Upon entering Founders, you are urged to “leave your title at the door."
Dave recognized that Europe afforded the opportunity for Founders and other United States brewers to “put a North American spin on” the traditional styles, but more importantly, he recalls visiting London at the age of seventeen. Engbers said that “beer and pubs were just a part of everyday life. You could go to a pub in England and it was part of their community. It was a much more prominent role in society than [the pub] was in the United States.” This sense of community was unforgettable to Dave.
He strives to build this family bond between Founders employees as well as all those that enter the taproom because upon entering Founders, you are urged to “leave your title at the door.” The wood finishes, stained glass artwork, and natural light fill the expansive space making it warm and inviting. Founders Brewing Co. is even spreading the welcoming presence to Madrid, Spain as well as Detroit, Michigan. European friends of Founders can visit Roll Madrid to experience a minimum of ten Founders beers.
This means Founders fans from across the globe can experience their favourite beer and share it with friends and family.
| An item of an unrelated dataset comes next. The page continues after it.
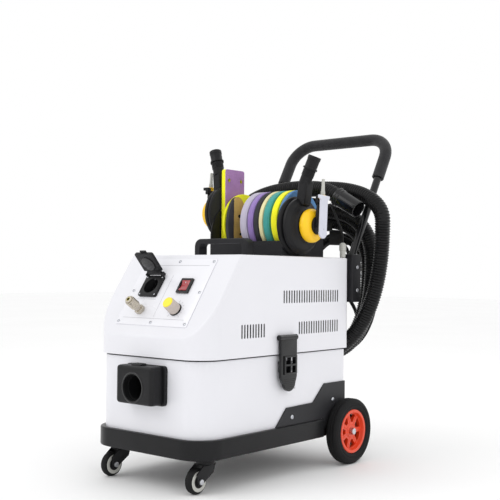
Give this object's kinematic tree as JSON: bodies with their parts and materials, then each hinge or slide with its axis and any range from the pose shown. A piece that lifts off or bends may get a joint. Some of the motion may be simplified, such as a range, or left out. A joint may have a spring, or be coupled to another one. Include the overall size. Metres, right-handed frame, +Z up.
{
  "type": "mobile dust extractor",
  "caption": "Wheeled dust extractor for dry sanding: box tank with a lift-off head, control slope, tool rack with air sanders and discs, push handle and hung suction hose.",
  "frame": {"origin": "on the floor, under the middle of the machine's bounding box", "axes": "+Z up, the front with the suction inlet faces -Y, +X is on the right for someone looking along +Y"},
  "size_m": [0.4729, 0.7619, 0.8019],
  "materials": {
    "white_paint": "satin white powder coat",
    "charcoal_paint": "fine-textured charcoal powder coat",
    "tray_moulding": "satin charcoal moulding",
    "black_plastic": "satin black moulded plastic",
    "tyre_rubber": "matt black solid rubber",
    "orange_plastic": "orange-red moulded plastic",
    "bright_steel": "bright zinc-plated steel",
    "nickel": "nickel-plated brass",
    "yellow_rubber": "smooth yellow rubber",
    "red_rocker": "translucent red plastic",
    "beige_plastic": "warm grey plastic with a yellow cap",
    "grip_foam": "black foam rubber",
    "lever_paint": "silver-white lacquer on aluminium",
    "grey_plastic": "light grey plastic",
    "hose_plastic": "black corrugated plastic",
    "lead_rubber": "matt black flex",
    "purple_pad": "purple abrasive face on yellow foam",
    "lilac_disc": "lilac foam disc",
    "teal_disc": "teal abrasive disc",
    "lemon_disc": "lemon yellow foam disc",
    "cream_disc": "cream abrasive disc",
    "blue_disc": "blue abrasive disc",
    "tan_abrasive": "tan abrasive on a dark pad",
    "dark_disc": "dark grey backing pad"
  },
  "bodies": {
    "chassis": {"base_tray": "tray_moulding", "side_bracket_right": "charcoal_paint", "side_bracket_left": "charcoal_paint", "rear_axle": "bright_steel", "lower_casing": "white_paint", "inlet_housing": "black_plastic", "latch_catch_right": "black_plastic", "latch_catch_left": "black_plastic"},
    "inlet_button": {"inlet_release_button": "black_plastic"},
    "head": {"upper_casing": "white_paint", "head_floor": "black_plastic", "control_panel": "white_paint", "socket_body": "black_plastic", "switch_bezel": "black_plastic", "coupler_body": "nickel", "front_handle": "charcoal_paint", "tool_rack": "charcoal_paint", "sanding_board": "purple_pad", "disc_yellow": "lemon_disc", "half_moon_pad": "tan_abrasive", "disc_lilac": "lilac_disc", "disc_purple": "purple_pad", "disc_grey": "dark_disc", "disc_cream": "cream_disc", "disc_teal": "teal_disc", "disc_lemon": "lemon_disc", "disc_blue": "blue_disc", "handle_tube": "black_plastic", "handle_grip": "grip_foam", "handle_mount": "charcoal_paint", "dust_hose": "hose_plastic", "hose_cuff": "black_plastic", "mains_lead": "lead_rubber", "mains_lead_coil": "lead_rubber", "mains_plug": "black_plastic", "strain_relief": "lead_rubber", "air_tube": "lead_rubber", "air_connector": "grey_plastic"},
    "socket_lid": {"socket_lid": "black_plastic"},
    "rocker": {"switch_rocker": "red_rocker"},
    "knob": {"pressure_knob": "beige_plastic"},
    "sleeve": {"coupler_sleeve": "nickel"},
    "wheel_right": {"wheel_tyre_right": "tyre_rubber", "wheel_hub_right": "orange_plastic"},
    "caster_right": {"caster_fork_right": "black_plastic"},
    "caster_wheel_right": {"caster_wheel_right": "tyre_rubber"},
    "latch_right": {"latch_lever_right": "black_plastic"},
    "sander_right": {"sander_body_right": "black_plastic", "sander_dome_right": "yellow_rubber"},
    "sander_lever_right": {"sander_lever_right": "lever_paint"},
    "sander_pad_right": {"sander_pad_right": "black_plastic"},
    "wheel_left": {"wheel_tyre_left": "tyre_rubber", "wheel_hub_left": "orange_plastic"},
    "caster_left": {"caster_fork_left": "black_plastic"},
    "caster_wheel_left": {"caster_wheel_left": "tyre_rubber"},
    "latch_left": {"latch_lever_left": "black_plastic"},
    "sander_left": {"sander_body_left": "black_plastic", "sander_dome_left": "yellow_rubber"},
    "sander_pad_left": {"sander_pad_left": "black_plastic"}
  },
  "joints": [
    {"name": "head_lift", "type": "slide", "parent": "chassis", "child": "head", "axis": [0, 0, 1], "range_m": [0, 0.18]},
    {"name": "inlet_button_press", "type": "slide", "parent": "chassis", "child": "inlet_button", "axis": [0, 0, -1], "range_m": [0, 0.003], "stiffness_N_per_m": 300},
    {"name": "socket_lid_hinge", "type": "hinge", "parent": "head", "child": "socket_lid", "pos_m": [-0.047, -0.271, 0.43644], "axis": [1, 0, 0], "range_deg": [-15, 104]},
    {"name": "rocker_tilt", "type": "hinge", "parent": "head", "child": "rocker", "pos_m": [0.0505, -0.27709, 0.40914], "axis": [1, 0, 0], "range_deg": [-6, 6]},
    {"name": "knob_turn", "type": "hinge", "parent": "head", "child": "knob", "pos_m": [0.055, -0.31133, 0.36229], "axis": [0, -0.8272, 0.5619], "range_deg": [-135, 135]},
    {"name": "coupler_sleeve_slide", "type": "slide", "parent": "head", "child": "sleeve", "axis": [0, 0.8272, -0.5619], "range_m": [0, 0.004], "stiffness_N_per_m": 250},
    {"name": "wheel_right_spin", "type": "hinge", "parent": "chassis", "child": "wheel_right", "pos_m": [0.181, 0.1355, 0.075], "axis": [1, 0, 0], "continuous": true},
    {"name": "caster_right_swivel", "type": "hinge", "parent": "chassis", "child": "caster_right", "pos_m": [0.125, -0.2935, 0.062], "axis": [0, 0, 1], "continuous": true},
    {"name": "caster_wheel_right_spin", "type": "hinge", "parent": "caster_right", "child": "caster_wheel_right", "pos_m": [0.125, -0.3205, 0.026], "axis": [1, 0, 0], "continuous": true},
    {"name": "latch_right_swing", "type": "hinge", "parent": "head", "child": "latch_right", "pos_m": [0.1694, -0.083, 0.301], "axis": [0, -1, 0], "range_deg": [0, 100]},
    {"name": "sander_right_pull", "type": "slide", "parent": "head", "child": "sander_right", "axis": [1, 0, 0], "range_m": [0, 0.06]},
    {"name": "sander_lever_right_squeeze", "type": "hinge", "parent": "sander_right", "child": "sander_lever_right", "pos_m": [0.1928, 0.01386, 0.61067], "axis": [0, 0.9986, -0.0523], "range_deg": [0, 2.4], "stiffness_Nm_per_rad": 0.4},
    {"name": "sander_pad_right_spin", "type": "hinge", "parent": "sander_right", "child": "sander_pad_right", "pos_m": [0.1103, 0.0155, 0.5465], "axis": [1, 0, 0], "continuous": true},
    {"name": "wheel_left_spin", "type": "hinge", "parent": "chassis", "child": "wheel_left", "pos_m": [-0.181, 0.1355, 0.075], "axis": [1, 0, 0], "continuous": true},
    {"name": "caster_left_swivel", "type": "hinge", "parent": "chassis", "child": "caster_left", "pos_m": [-0.125, -0.2935, 0.062], "axis": [0, 0, 1], "continuous": true},
    {"name": "caster_wheel_left_spin", "type": "hinge", "parent": "caster_left", "child": "caster_wheel_left", "pos_m": [-0.125, -0.3205, 0.026], "axis": [1, 0, 0], "continuous": true},
    {"name": "latch_left_swing", "type": "hinge", "parent": "head", "child": "latch_left", "pos_m": [-0.1694, -0.083, 0.301], "axis": [0, 1, 0], "range_deg": [0, 100]},
    {"name": "sander_left_pull", "type": "slide", "parent": "head", "child": "sander_left", "axis": [-1, 0, 0], "range_m": [0, 0.06]},
    {"name": "sander_pad_left_spin", "type": "hinge", "parent": "sander_left", "child": "sander_pad_left", "pos_m": [-0.1103, 0.0375, 0.585], "axis": [1, 0, 0], "continuous": true}
  ]
}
But in reality, the only way to keep the dream of Dave, Jeremy, and the thousands of other amazing craft breweries alive is to expose beer drinkers to the endless array of high-quality brews available, just like when a wise bartender handed me Founders Oatmeal Stout. All I can say is that I’m happy I drank that beer and never looked back because when Jeremy and Dave brewed beer for themselves, they really brewed it for all of us.